10h30, vers la transition
La réglementation veut que, dès qu’un avion est en approche ou au décollage, l’un des camions rouges de la base stationne en bordure de piste, lances à incendie au garde-à-vous. Aujourd’hui, c’est jour de vérification des équipements. Mieux vaut que tout fonctionne, d’autant que la base partage sa piste principale, longue de 2 400 mètres, avec le modeste aéroport civil Tour-Val de Loire. Avant la crise sanitaire, jusqu’à une vingtaine de rotations par semaine occupaient les personnels en haute saison. Pour l’essentiel des vols opérés par la compagnie Ryanair vers Porto, Marrakech, Dublin ou Marseille, mais aussi des convois militaires. Depuis quelques mois, un vent d’incertitude souffle sur le tarmac. « Vous débarquez en pleine période de transition », annonce Marion. La base tourne au ralenti. Jusqu’à cet été, il y avait encore ici la prestigieuse École de chasse de l’armée française, installée à Tours depuis 1961. Elle vient de déménager à Cognac-Châteaubernard, en Charente. Quant aux avions de chasse, il n’y en a plus un seul dans les hangars : les escadrons ont migré avec leur contingent de pilotes sur la base aérienne 120 de Cazaux, en Gironde. L’été prochain, le site de Tours et sa plateforme aéronautique seront en grande partie cédés à la direction générale de l’aviation civile. Seules les ressources humaines de l’armée de l’air resteront actives.
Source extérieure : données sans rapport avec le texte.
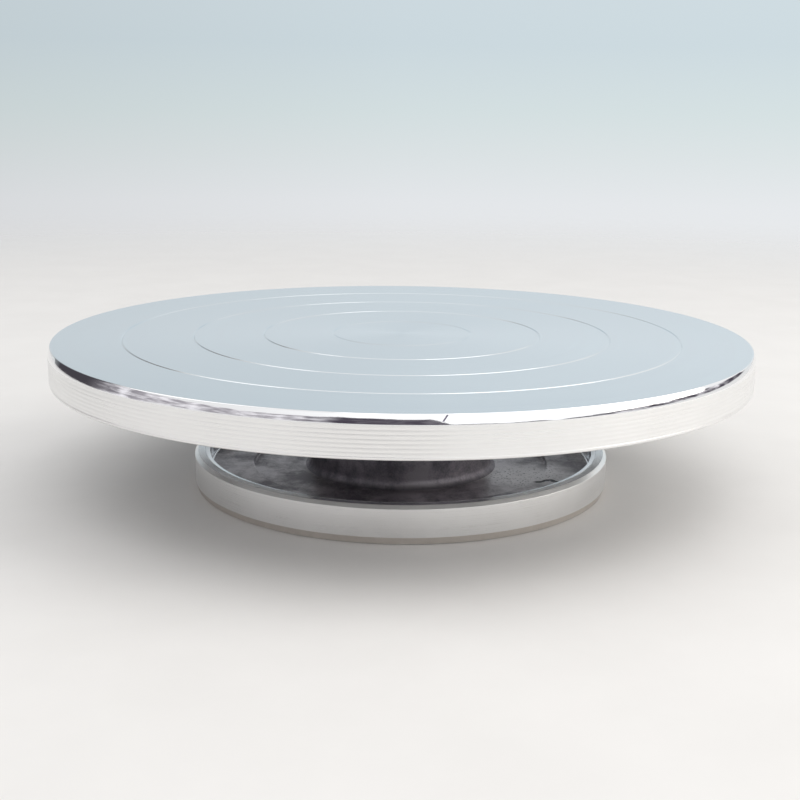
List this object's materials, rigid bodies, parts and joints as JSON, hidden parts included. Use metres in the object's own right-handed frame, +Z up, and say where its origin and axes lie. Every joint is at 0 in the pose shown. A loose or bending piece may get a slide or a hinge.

La fin d’un monde.
12h, l’heure du mess
Impossible pour Marion de masquer une pointe de nostalgie. « C’est dans cette base que tout a commencé pour moi, il y a presque vingt ans, mon instruction, mes premières sorties sur simulateur, puis en réel. Cela appartiendra bientôt au passé. Mon dernier vol ici remonte au 5 juin dernier. Une date que je n’oublierai pas. » Au mess des officiers, où nous venons de nous attabler avec notre plateau, l’aviatrice sort enfin de sa réserve… D’abord pour nous conseiller ardemment les desserts succulents de la cantine des gradés. Selon elle, le riz au lait et le mille-feuille atteignent des niveaux de gourmandise stratosphériques. Ensuite pour nous raconter son parcours. « Je voulais être médecin, confie-t-elle. Mais, après le bac, j’ai été sélectionnée pour entrer à l’école de l’armée de l’air, alors je n’ai pas hésité. » Comment est née sa vocation de pilote ? « À 14 ans, j’ai fait un baptême de l’air au cours duquel on m’a laissé prendre les commandes quelques minutes. Cela m’a plu et j’ai continué l’apprentissage avec un instructeur qui était un ancien de l’armée de l’air. » Reste que, pour cette native de la région toulousaine, le changement de vie approche aussi. « La retraite », dit-elle dans un mélange de tristesse et d’autodérision. Son contrat prend fin l’été prochain.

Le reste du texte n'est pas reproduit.